** Begin **

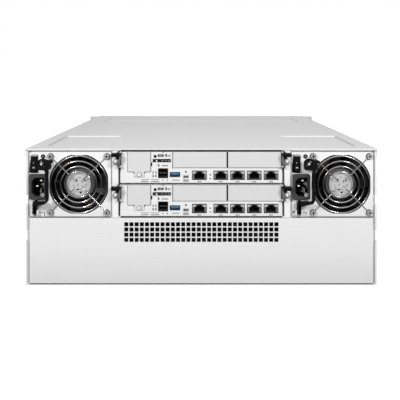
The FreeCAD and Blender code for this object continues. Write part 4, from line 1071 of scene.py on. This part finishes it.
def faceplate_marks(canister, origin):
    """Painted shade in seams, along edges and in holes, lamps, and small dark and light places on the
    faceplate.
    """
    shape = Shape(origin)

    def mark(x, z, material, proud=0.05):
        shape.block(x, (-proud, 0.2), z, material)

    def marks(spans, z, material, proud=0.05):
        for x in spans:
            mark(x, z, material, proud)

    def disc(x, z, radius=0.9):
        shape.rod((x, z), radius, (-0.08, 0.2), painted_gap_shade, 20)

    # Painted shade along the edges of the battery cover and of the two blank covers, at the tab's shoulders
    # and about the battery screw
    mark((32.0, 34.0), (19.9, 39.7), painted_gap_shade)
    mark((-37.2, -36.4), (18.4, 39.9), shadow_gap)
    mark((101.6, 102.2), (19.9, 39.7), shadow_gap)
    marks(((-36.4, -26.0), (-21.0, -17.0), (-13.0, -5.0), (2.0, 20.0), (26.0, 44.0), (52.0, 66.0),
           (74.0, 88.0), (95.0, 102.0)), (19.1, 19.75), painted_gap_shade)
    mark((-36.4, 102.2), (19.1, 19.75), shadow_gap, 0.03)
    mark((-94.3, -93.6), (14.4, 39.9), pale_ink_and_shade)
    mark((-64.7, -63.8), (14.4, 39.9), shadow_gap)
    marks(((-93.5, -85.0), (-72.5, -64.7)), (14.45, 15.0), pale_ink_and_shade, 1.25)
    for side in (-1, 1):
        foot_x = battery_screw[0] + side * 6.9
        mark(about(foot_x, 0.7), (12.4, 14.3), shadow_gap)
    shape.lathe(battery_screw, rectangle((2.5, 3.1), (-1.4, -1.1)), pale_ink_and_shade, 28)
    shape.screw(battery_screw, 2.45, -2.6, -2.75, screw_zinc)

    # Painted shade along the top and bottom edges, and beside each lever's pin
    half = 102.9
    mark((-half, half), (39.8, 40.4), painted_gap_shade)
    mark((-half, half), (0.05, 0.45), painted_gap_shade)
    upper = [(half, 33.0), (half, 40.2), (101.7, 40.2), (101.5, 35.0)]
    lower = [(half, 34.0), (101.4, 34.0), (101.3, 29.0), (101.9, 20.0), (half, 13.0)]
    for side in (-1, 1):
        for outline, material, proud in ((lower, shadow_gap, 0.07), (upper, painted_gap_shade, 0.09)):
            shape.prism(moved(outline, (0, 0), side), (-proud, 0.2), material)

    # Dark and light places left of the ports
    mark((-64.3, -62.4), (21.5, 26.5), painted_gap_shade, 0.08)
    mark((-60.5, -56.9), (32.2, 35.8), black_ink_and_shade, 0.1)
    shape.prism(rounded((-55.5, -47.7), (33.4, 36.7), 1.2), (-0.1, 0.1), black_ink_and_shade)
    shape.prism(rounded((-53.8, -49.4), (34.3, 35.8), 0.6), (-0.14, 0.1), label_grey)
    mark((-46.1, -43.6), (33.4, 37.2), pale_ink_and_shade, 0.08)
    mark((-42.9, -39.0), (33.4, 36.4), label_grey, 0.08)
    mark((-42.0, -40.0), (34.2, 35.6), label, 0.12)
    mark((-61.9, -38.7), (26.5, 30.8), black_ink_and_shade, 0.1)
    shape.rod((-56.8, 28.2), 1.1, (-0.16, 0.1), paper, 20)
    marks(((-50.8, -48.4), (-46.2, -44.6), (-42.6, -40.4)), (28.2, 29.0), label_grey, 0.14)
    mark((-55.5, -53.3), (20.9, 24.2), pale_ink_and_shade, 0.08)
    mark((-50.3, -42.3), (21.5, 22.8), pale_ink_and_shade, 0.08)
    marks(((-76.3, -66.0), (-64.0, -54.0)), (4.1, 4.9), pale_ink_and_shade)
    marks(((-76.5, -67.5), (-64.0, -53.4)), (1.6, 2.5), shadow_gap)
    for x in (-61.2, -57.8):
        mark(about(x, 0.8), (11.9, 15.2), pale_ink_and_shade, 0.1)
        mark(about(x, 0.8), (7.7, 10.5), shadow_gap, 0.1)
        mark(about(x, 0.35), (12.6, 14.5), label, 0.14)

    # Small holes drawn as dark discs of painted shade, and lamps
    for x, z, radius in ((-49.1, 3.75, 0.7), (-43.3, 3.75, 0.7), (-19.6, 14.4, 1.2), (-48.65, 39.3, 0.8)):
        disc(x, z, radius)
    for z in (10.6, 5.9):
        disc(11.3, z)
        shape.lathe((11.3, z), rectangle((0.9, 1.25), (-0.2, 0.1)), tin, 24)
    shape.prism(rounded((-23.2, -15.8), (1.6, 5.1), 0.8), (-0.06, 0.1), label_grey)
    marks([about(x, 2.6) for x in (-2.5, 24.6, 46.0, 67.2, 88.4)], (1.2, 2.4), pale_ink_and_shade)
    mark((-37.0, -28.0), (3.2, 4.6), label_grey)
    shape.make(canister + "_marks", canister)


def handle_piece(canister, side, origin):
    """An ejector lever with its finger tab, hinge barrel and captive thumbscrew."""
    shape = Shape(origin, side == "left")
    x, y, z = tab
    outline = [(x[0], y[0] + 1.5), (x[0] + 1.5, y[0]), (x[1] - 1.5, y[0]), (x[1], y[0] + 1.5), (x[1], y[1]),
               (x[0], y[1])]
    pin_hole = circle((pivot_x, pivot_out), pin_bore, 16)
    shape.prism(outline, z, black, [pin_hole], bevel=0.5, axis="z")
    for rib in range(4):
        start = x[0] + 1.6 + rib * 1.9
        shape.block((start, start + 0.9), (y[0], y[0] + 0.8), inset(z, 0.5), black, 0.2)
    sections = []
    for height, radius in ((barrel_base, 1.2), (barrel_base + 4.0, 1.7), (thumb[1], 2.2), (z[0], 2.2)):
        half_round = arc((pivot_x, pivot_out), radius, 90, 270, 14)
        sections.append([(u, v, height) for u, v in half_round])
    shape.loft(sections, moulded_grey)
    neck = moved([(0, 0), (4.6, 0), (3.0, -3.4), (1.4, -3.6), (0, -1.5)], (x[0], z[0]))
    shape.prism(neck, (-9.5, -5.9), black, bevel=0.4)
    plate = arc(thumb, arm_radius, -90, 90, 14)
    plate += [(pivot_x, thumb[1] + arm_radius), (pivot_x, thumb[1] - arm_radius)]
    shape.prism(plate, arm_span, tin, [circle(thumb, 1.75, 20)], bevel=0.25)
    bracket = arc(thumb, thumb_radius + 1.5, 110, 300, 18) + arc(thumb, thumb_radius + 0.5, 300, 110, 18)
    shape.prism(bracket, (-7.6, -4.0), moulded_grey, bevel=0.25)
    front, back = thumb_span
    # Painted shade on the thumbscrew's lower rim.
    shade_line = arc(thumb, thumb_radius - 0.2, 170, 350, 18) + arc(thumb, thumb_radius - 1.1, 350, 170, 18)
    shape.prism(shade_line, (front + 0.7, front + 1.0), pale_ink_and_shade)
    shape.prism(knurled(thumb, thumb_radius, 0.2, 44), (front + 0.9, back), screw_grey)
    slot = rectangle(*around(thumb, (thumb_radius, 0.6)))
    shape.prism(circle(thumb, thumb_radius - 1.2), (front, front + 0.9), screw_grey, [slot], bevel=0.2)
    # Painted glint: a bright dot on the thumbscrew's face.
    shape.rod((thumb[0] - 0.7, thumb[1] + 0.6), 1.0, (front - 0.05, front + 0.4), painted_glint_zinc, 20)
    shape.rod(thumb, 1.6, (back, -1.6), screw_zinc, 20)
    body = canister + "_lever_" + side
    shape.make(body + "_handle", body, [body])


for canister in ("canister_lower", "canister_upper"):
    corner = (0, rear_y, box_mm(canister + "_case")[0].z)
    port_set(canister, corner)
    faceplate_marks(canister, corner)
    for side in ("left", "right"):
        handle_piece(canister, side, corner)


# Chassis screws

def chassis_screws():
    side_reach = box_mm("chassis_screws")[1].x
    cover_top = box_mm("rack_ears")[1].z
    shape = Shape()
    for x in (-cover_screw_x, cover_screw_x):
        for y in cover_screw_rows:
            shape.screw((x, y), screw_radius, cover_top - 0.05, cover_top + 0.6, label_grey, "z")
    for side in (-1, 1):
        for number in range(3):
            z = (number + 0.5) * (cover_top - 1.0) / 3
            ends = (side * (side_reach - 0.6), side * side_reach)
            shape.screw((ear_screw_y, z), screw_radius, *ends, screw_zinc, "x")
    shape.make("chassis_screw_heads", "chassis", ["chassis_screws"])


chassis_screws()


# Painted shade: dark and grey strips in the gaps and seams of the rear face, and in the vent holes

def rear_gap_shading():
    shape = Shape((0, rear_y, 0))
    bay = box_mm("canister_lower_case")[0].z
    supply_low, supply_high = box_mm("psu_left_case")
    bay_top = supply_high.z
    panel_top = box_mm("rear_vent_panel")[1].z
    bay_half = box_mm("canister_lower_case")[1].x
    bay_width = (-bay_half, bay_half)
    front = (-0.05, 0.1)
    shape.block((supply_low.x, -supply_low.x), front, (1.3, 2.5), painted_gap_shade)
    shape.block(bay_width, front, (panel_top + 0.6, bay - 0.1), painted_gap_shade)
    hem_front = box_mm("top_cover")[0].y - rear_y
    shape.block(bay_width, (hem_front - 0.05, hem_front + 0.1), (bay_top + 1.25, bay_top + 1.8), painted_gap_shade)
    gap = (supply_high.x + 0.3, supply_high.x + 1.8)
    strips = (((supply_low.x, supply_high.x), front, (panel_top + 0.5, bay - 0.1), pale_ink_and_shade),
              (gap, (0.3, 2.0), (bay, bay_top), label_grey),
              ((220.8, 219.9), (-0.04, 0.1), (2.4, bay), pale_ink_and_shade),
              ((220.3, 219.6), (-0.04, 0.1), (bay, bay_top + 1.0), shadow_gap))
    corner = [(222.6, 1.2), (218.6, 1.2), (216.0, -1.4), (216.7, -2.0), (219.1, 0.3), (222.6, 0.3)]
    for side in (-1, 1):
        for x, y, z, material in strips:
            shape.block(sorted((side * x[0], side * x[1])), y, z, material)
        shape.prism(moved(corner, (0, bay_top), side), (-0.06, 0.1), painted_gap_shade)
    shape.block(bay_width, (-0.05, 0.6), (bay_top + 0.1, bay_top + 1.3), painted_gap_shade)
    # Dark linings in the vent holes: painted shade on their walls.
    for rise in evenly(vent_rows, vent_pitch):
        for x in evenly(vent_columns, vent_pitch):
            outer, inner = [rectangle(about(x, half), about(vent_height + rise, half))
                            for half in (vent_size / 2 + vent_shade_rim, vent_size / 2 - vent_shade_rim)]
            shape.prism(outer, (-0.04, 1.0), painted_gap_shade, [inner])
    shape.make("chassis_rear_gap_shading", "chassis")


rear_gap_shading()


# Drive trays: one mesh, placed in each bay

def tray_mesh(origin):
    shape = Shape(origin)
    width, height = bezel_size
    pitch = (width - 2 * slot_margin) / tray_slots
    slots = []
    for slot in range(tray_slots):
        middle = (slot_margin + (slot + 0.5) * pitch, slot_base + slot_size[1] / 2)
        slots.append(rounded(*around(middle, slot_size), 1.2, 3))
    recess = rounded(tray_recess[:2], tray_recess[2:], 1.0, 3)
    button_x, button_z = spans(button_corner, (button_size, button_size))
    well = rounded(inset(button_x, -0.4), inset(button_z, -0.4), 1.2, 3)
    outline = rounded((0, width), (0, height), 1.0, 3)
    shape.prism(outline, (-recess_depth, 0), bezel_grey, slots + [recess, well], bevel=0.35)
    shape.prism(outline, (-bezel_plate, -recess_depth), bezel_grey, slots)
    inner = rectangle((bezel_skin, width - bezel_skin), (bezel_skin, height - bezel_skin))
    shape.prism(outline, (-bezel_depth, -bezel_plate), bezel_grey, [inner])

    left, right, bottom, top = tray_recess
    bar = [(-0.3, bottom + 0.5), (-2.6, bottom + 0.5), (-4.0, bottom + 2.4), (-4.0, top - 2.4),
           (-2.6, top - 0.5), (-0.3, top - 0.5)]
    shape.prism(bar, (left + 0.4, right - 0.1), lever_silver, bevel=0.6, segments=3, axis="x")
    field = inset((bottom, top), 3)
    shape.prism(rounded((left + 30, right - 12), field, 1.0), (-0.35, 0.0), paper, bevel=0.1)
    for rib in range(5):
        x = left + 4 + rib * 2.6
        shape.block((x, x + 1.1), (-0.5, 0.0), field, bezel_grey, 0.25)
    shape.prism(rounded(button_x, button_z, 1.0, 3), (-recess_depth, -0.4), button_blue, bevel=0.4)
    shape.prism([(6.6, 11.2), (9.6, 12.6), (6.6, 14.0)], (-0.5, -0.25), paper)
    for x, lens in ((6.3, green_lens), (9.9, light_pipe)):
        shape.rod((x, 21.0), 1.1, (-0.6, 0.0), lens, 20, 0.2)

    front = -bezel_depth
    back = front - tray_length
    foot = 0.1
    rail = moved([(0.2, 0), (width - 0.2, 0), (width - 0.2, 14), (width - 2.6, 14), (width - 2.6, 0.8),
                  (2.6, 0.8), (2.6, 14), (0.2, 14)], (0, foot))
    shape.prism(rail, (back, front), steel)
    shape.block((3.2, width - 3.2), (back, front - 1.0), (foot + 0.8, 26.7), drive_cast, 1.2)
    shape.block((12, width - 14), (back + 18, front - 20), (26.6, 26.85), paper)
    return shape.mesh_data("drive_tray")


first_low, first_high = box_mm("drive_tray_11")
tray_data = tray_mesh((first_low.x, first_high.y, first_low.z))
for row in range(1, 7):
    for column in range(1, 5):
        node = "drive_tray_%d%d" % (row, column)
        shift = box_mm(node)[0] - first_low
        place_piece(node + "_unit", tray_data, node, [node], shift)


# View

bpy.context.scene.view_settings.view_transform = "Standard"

** End **

In the listing above, reproduce the first line and each one after it through the line that contains "mark(x, z, material, proud)".

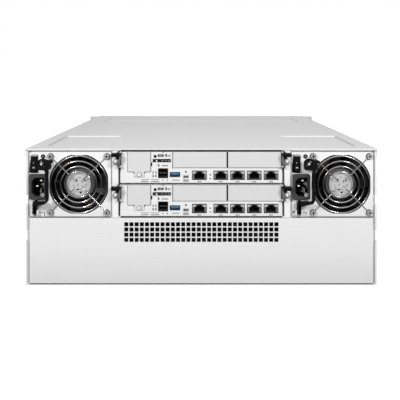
The FreeCAD and Blender code for this object continues. Write part 4, from line 1071 of scene.py on. This part finishes it.
def faceplate_marks(canister, origin):
    """Painted shade in seams, along edges and in holes, lamps, and small dark and light places on the
    faceplate.
    """
    shape = Shape(origin)

    def mark(x, z, material, proud=0.05):
        shape.block(x, (-proud, 0.2), z, material)

    def marks(spans, z, material, proud=0.05):
        for x in spans:
            mark(x, z, material, proud)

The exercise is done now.